Data as of September 30, 2022, unless otherwise noted.
Performance (total returns)
|Bloomberg U.S. Aggregate Bond Index (Bloomberg Agg)||-4.32%||-14.61%|
|ICE BofAML U.S. High Yield Index (HY Bonds)||-4.02%||-14.62%|
|S&P/LSTA Leveraged Loan Index (Senior Secured Loans)||-2.27%||-3.25%|
Performance data quoted represents past performance and is no guarantee of future results. An investment cannot be made directly in an index.
Credit markets declined in September: Markets were gripped with volatility once again in September. Stubbornly high inflation, hawkish Fed rhetoric and poor earnings results in certain economic bellwether stocks weighed on markets with little reprieve. Equities suffered their worst monthly decline of the year, down -9.21%, while high yield bonds ended the month down -4.02% and senior secured loans lost -2.27%. Credit continues to trade in response to dueling concerns over rising interest rates and slowing economic growth. In a sign that recession fears returned to the fore, the highest rated high yield bonds outperformed lower rated CCCs last month. In the loan market, the outperformance of BB rated loans over B rated loans was the largest since March 2020, as investors favored quality in this market as well. Still, concerns over interest rates remain, as evidenced by the relative outperformance of floating rate loans over fixed rate bonds.
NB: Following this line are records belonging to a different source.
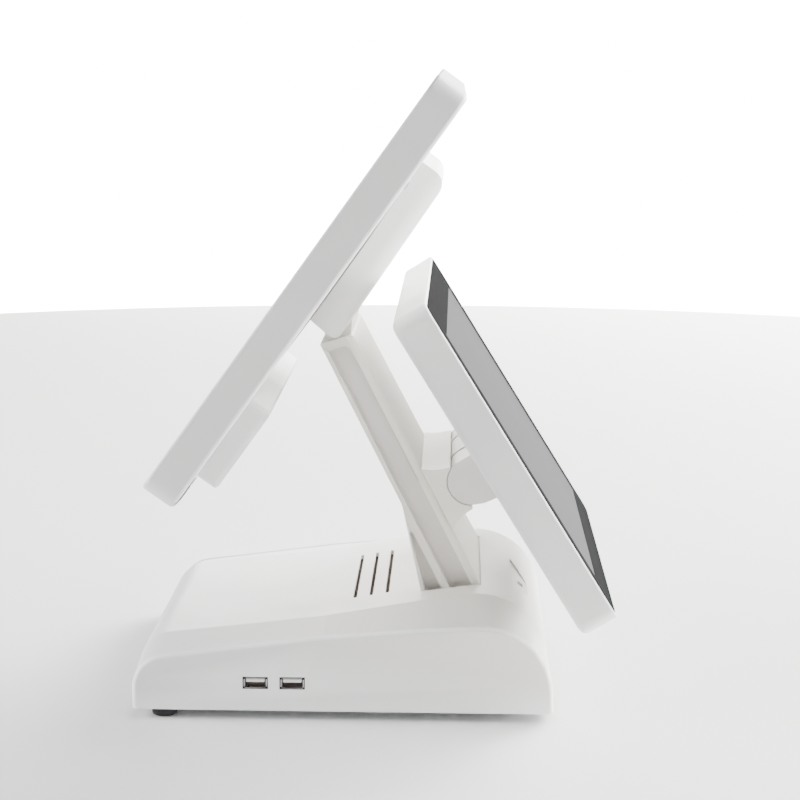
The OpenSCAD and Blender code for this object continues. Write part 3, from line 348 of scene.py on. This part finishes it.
# ---------------------------------------------------------------- mesh helpers
# Places on the base are in millimetres: y from its middle and z from its underside.

SHIFT_Y = -16.22597
FOOT_H = 5.5


def place(x, y, z):
    """A point of the base in the shared frame, in metres."""
    return Vector((x / 1000, (y + SHIFT_Y) / 1000, (z + FOOT_H) / 1000))


def mesh_object(name, bm):
    me = bpy.data.meshes.new(name)
    bm.to_mesh(me)
    bm.free()
    obj = bpy.data.objects.new(name, me)
    scene.collection.objects.link(obj)
    return obj


def arc_corner(p, q, s, r, n):
    """Points of a fillet of radius r at corner q between p and s."""
    p, q, s = Vector(p), Vector(q), Vector(s)
    u, v = (p - q).normalized(), (s - q).normalized()
    half = u.angle(v) / 2
    c = q + (u + v).normalized() * r / math.sin(half)
    a, b = q + u * r / math.tan(half) - c, q + v * r / math.tan(half) - c
    a0 = math.atan2(a.y, a.x)
    turn = (math.atan2(b.y, b.x) - a0 + math.pi) % (2 * math.pi) - math.pi
    return [(c.x + r * math.cos(a0 + turn * i / n), c.y + r * math.sin(a0 + turn * i / n))
            for i in range(n + 1)]


def outline(corners, n=12):
    """A closed outline through corners of (u, v, fillet radius), with n steps to a fillet."""
    out = []
    for i, q in enumerate(corners):
        p, s = corners[i - 1], corners[(i + 1) % len(corners)]
        out += [q[:2]] if q[2] == 0 else arc_corner(p[:2], q[:2], s[:2], q[2], n)
    return out


def mix(a, b, t):
    """The outline at share t of the way from a to b."""
    return [(p[0] * (1 - t) + q[0] * t, p[1] * (1 - t) + q[1] * t) for p, q in zip(a, b)]


def loft(rings):
    """A closed skin through side profiles, given as (x, profile)."""
    bm = bmesh.new()
    rows = [[bm.verts.new(place(x, y, z)) for y, z in profile] for x, profile in rings]
    m = len(rows[0])
    for a, b in zip(rows, rows[1:]):
        for k in range(m):
            bm.faces.new((a[k], a[(k + 1) % m], b[(k + 1) % m], b[k]))
    bm.faces.new(list(reversed(rows[0])))
    bm.faces.new(rows[-1])
    bmesh.ops.recalc_face_normals(bm, faces=bm.faces)
    return bm


def prism(bm, outline_pts, lo, hi, axis):
    """Adds a closed prism to bm; outline_pts lie in the plane across axis ('x', 'y' or 'z')."""
    def at(p, h):
        return place(*{"x": (h, p[0], p[1]), "y": (p[0], h, p[1]), "z": (p[0], p[1], h)}[axis])
    a = [bm.verts.new(at(p, lo)) for p in outline_pts]
    b = [bm.verts.new(at(p, hi)) for p in outline_pts]
    faces = [bm.faces.new(a), bm.faces.new(b)]
    n = len(a)
    faces += [bm.faces.new((a[k], a[(k + 1) % n], b[(k + 1) % n], b[k])) for k in range(n)]
    bmesh.ops.recalc_face_normals(bm, faces=faces)


def box_at(bm, lo, hi):
    prism(bm, [(lo[0], lo[1]), (hi[0], lo[1]), (hi[0], hi[1]), (lo[0], hi[1])], lo[2], hi[2], "z")


def slot_points(x, y, length, width, n=8):
    """Outline of a slot with round ends, along x."""
    pts = []
    for s in (1, -1):
        for k in range(n + 1):
            a = math.pi * k / n - math.pi / 2
            pts.append((x + s * ((length - width) / 2 + width / 2 * math.cos(a)),
                        y + s * width / 2 * math.sin(a)))
    return pts


def carve(obj, *tools):
    """Cuts the tools out of obj, one after another, and removes them."""
    for t in tools:
        m = obj.modifiers.new("cut", "BOOLEAN")
        m.operation, m.solver, m.object = "DIFFERENCE", "EXACT", t
    dg = bpy.context.evaluated_depsgraph_get()
    me = bpy.data.meshes.new_from_object(obj.evaluated_get(dg))
    obj.modifiers.clear()
    old, obj.data = obj.data, me
    bpy.data.meshes.remove(old)
    for t in tools:
        bpy.data.objects.remove(t)


# ---------------------------------------------------------------- base cover
# Sizes in millimetres, the same values as the CAD source, apart from the tail, which leans
# forward as in the photograph, and the flank's edge, which is sharper and stands proud.

BASE_W, NOSE_Y, TAIL_Y = 200.0, -118.2, 118.2
CROWN_W, EDGE_R, WALL = 144.0, 3.0, 2.5
KINK_Y, CLIMB_Y = -14.0, 45.0
NOSE_R, CROWN_NOSE_R, TAIL_R, BEND_R = 20.0, 21.0, 40.0, 150.0
# Heights at the nose, the kink, the climb and the tail
FLANK_H = (29.6, 43.4, 48.6, 52.2)
CROWN_H = (34.3, 46.6, 57.2, 66.2)
# How far the tail's top leans forward, and how far the crown's tail stands out
FLANK_LEAN, CROWN_LEAN = 2.2, 8.5
CROWN_OVER = 0.5
# How much the crown narrows per millimetre of inset, and the least edge radius inside
CROWN_TAPER, LEAST_R = 0.4, 0.5
# Half width of the crease between crown and shoulder
CREASE, CREASE_STEPS = 0.9, 6
# Height of the proud flank edge, and its flanks as (distance in from the edge, share of BEAD)
BEAD = 0.5
BEAD_STEPS = ((1.3, 1.0), (0.9, 0.85), (0.4, 0.15))
EDGE_ANGLES = (0, 10, 25, 40, 58, 75, 90)

GAP = 0.4
VENT_COUNT, VENT_Y0, VENT_PITCH, VENT_LEN, VENT_W = 3, 4.2, 9.4, 92.0, 2.1
USB_Y, USB_Z, USB_W, USB_H = (-48.6, -27.9), 16.2, 13.8, 6.6
BUTTON_Y, BUTTON_Z, BUTTON_R, BUTTON_SIDES = -82.0, 16.0, 5.6, 32
IO_W, IO_Z = 137.9, (3.6, 20.0)
ARM_HALF_W = 54.4
# Arm passage in side view: front at the gusset, rear at the arm's rear cover
ARM_HOLE = [(50.95, 20.0), (36.2, 84.5), (65.43, 84.5), (98.72, 20.0)]
# Lock pocket behind the arm: its front and rear edge from above, their depths, and its slot
LOCK_FRONT, LOCK_REAR = ((-22.5, 96.2), (41.0, 96.2)), ((31.0, 105.2), (6.0, 105.2))
LOCK_FRONT_DEPTH, LOCK_REAR_DEPTH = 1.3, 0.3
LOCK_SLOT = (15.7, 101.3, 7.0, 3.0)
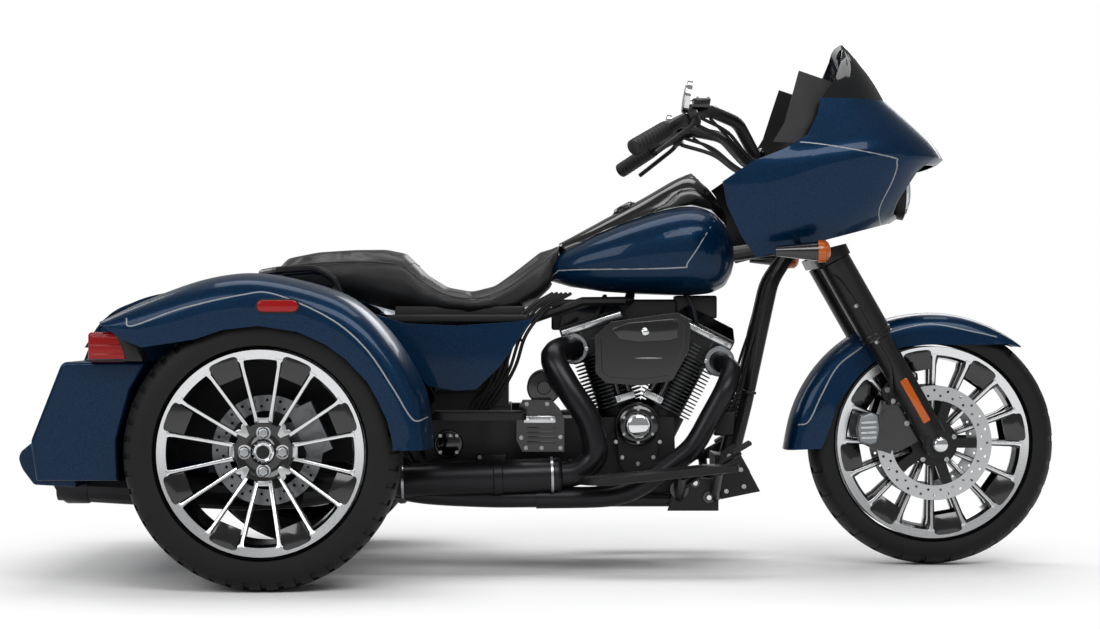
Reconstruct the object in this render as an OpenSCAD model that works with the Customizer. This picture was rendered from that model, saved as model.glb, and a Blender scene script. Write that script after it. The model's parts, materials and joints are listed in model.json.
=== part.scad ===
/* [Stance] */
// Distance between the front axle and the rear axle
wheelbase = 1670; // [1600:5:1740]
// Distance between the centre planes of the two rear wheels
rear_track = 1115; // [1095:5:1135]
// Lean of the steering axis from upright, in degrees
rake = 26; // [25:0.5:27]
// Horizontal place of the front axle, ahead of the middle of the machine
front_axle_x = 968; // [960:1:976]

/* [Wheels] */
// Radius of the front tyre over its tread
front_tyre_r = 319.3; // [316:0.1:322]
// Width of the front tyre
front_tyre_w = 130; // [120:1:136]
// Height of the front tyre's side wall
front_wall = 67.3; // [62:0.1:72]
// Radius of the rear tyre over its tread
rear_tyre_r = 325.35; // [322:0.05:328]
// Width of each rear tyre
rear_tyre_w = 215; // [205:1:221]
// Height of the rear tyres' side walls
rear_wall = 79.35; // [74:0.05:84]
// Width of one spoke seen from the side
spoke_w = 9; // [7:0.5:11]
// Depth of one spoke along the axle
spoke_deep = 26; // [20:1:32]
// Thickness of each brake disc
disc_t = 5; // [4:0.5:6]
// Radius of the two front brake discs
front_disc_r = 148; // [140:1:150]
// Radius of the rear brake discs
rear_disc_r = 132; // [125:1:138]
// Radius of the axle pin in each hub
axle_r = 12.5; // [11:0.5:14]
// Running gap between a hub bore and its axle
hub_gap = 0.3; // [0.2:0.1:0.5]

/* [Fork and bars] */
// Distance of each fork leg from the middle
fork_y = 127; // [122:1:132]
// Lean of the fork legs from upright, in degrees
fork_lean = 29.5; // [28.5:0.5:30.5]
// Radius of the lower fork slider
slider_r = 33; // [30:1:35]
// Radius of the fork shroud above the slider
shroud_r = 41; // [38:1:43]
// Radius of the handlebar tube
bar_r = 16; // [14:0.5:18]
// Radius of the rubber grips
grip_r = 19; // [18:0.5:21]

/* [Body] */
// Wall of the painted body panels
panel_t = 5; // [4:0.5:6]
// Half of the width over the rear fenders
fender_y = 690; // [686:1:694]
// Half of the width of the trunk between the wheels
trunk_y = 330; // [322:1:338]
// Wall of the trunk box
trunk_t = 8; // [6:1:10]
// Half of the width of the fairing at its widest row
fairing_y = 362; // [354:1:368]
// Half of the width of the fuel tank
tank_y = 165; // [158:1:172]
// Half of the width of the seat
seat_y = 178; // [170:1:186]
// Clearance between the trunk lid and the body round it
lid_gap = 5; // [4:0.5:6]

/* [Engine] */
// Radius of the cooling fins round each cylinder
fin_r = 74; // [70:1:78]
// Distance from one fin to the next
fin_pitch = 10; // [9:0.5:11]
// Number of fins on each cylinder
fin_count = 15; // [12:1:16]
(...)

The 10-year U.S. Treasury yield rose for much of the month, briefly eclipsing 4% in intraday trading, before ending September at 3.83%. This weighed on the duration-sensitive Bloomberg Aggregate Bond Index, which lost -4.32%, its worst month of the year. The pace of credit market issuance remained anemic, with just $9 billion of high yield bonds and $8.4 billion of loans issued last month. On a year-over-year basis, high yield bond issuance is down 82% compared to the same period in 2021, while loan issuance is 69% lower. High yield bond fund outflows accelerated in September. Retail investors pulled nearly $7 billion from the asset class, bringing year-to-date outflows to roughly $42 billion. The loan market also saw steady outflows, the fifth consecutive month that the asset class has lost retail dollars.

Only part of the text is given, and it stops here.